Understand the Decision-Making Process
Inquire about the timeliness of your prospects. Before making a decision, find out what they want to know and who is engaged in the decision. You’ll be on your way to success if you figure out their requirements and what they want to learn about the business. Their responses will offer you a sense of how their evaluation will proceed, allowing you to customize a lead management strategy to your specific target audience or profile.
Automate Where Possible
Evaluate the CRM pipeline’s various phases and determine which tasks can and should be automated. Automating sales activities aids in lead scoring as well as sales process improvement, ensuring that leads are not overlooked or forgotten. Users have seen a 14.5 percent improvement in sales productivity when automating lead nurturing operations like email campaigns and follow-ups. Sales reps can now spend more time pursuing well-qualified leads.

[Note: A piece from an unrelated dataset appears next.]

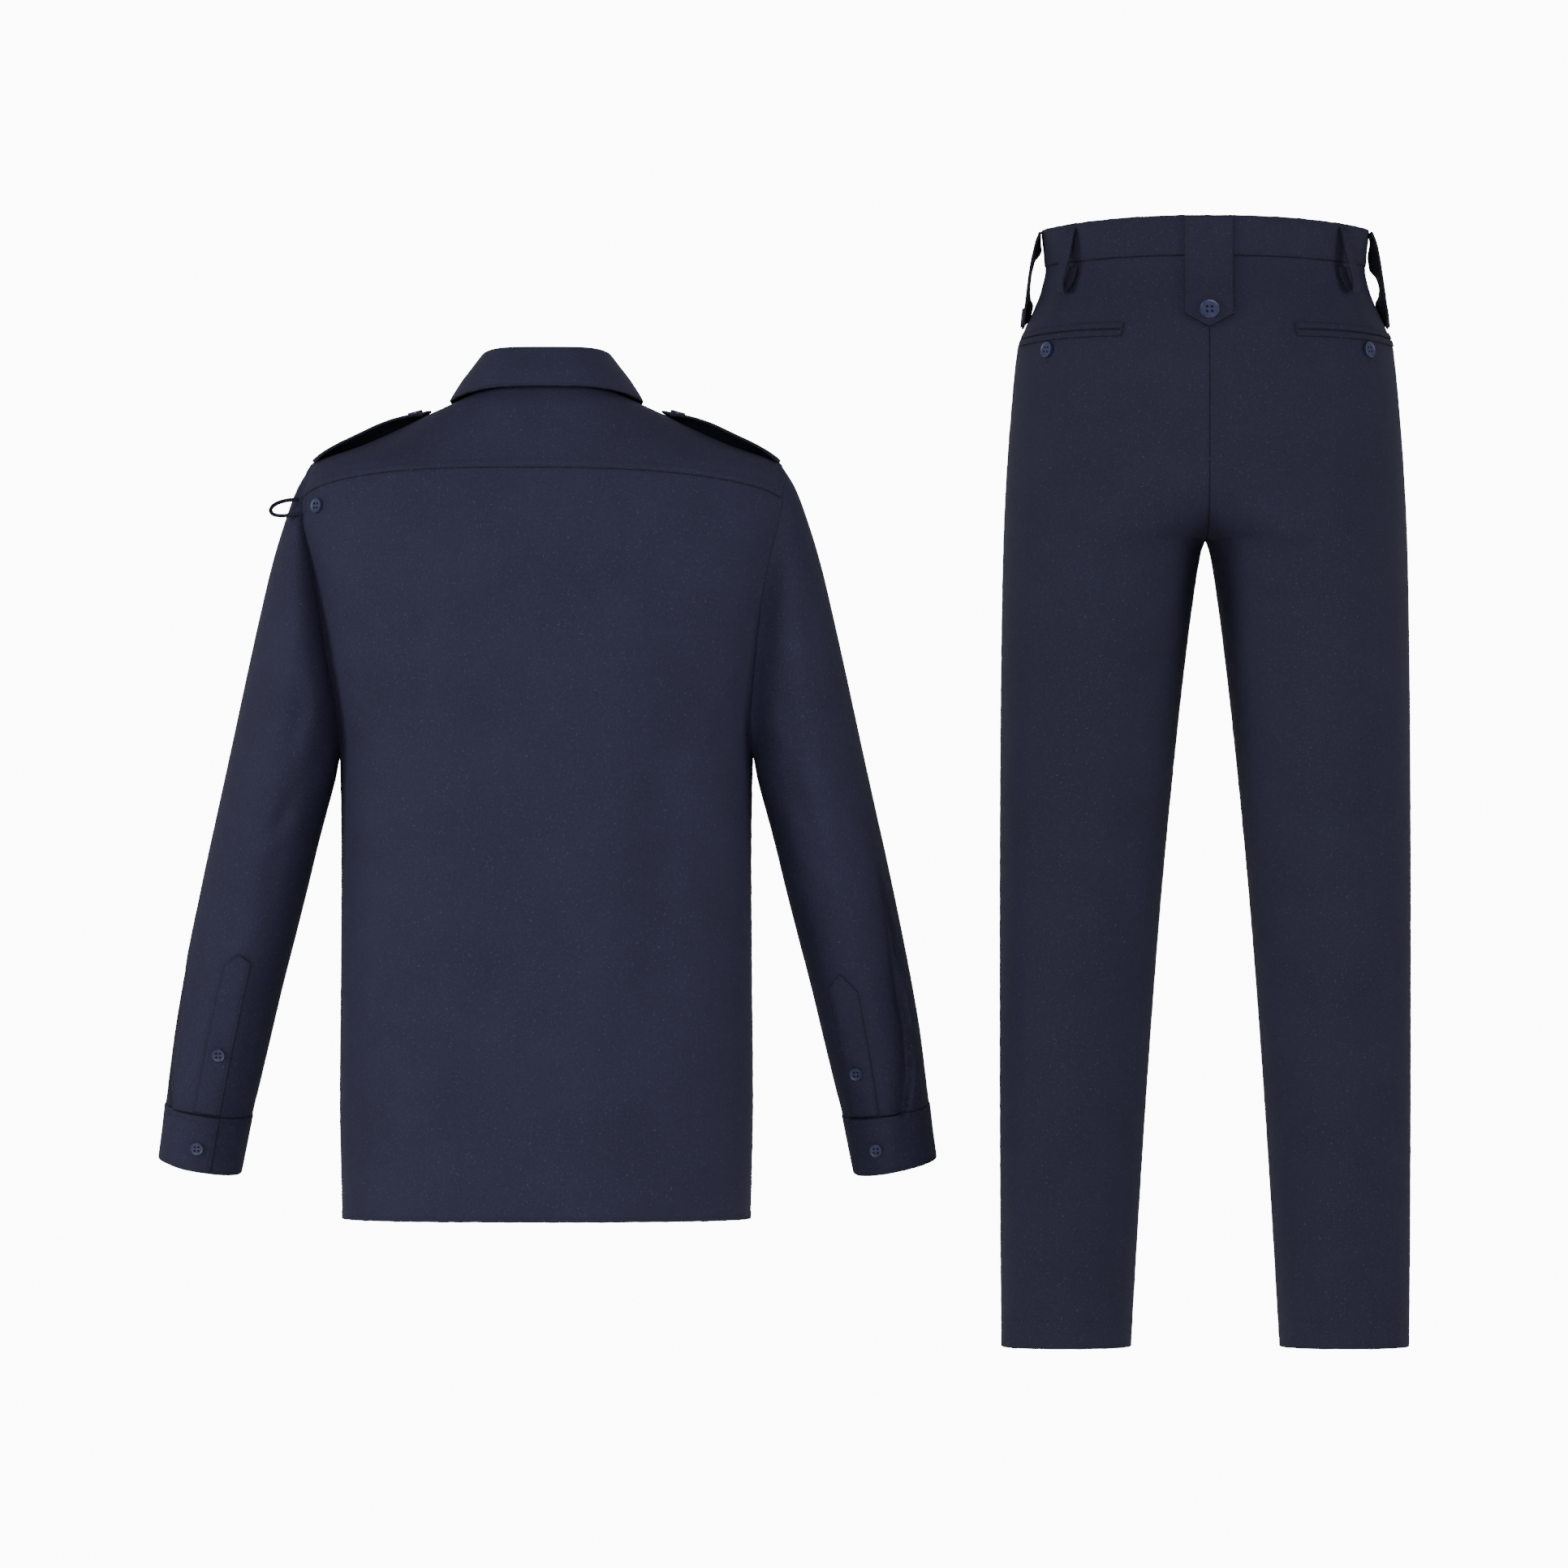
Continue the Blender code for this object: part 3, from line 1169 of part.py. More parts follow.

Make Sales Your Primary Focus
It’s not uncommon to wear multiple hats in your profession, whether you’re a business owner or a sales representative. However, if selling is one of your responsibilities, the more energy you can dedicate to sales rather than administrative or other tasks, the more time you’ll have to spend on things like identifying new prospects and following up with those you already have.
Wrapping Up
Knowing which leads to enter into the pipeline and which leads to nurture is key to speeding up the sales pipeline process. Defining your company’s sales process, coaching reps, and maintaining the pipeline are all part of accelerating the sales process. Finding time-saving solutions to let salespeople spend more direct interaction with their customers is another element to reaching the sales cycle speed you desire.
Make use of the suggestions above to improve and help accelerate your sales process. According to Harvard University, nearly 25% of sales cycles take 7 months or more to close. Keeping this in mind, don’t become disappointed if the process takes too long; instead, keep refining and improving the cycle until you reach your peak productivity.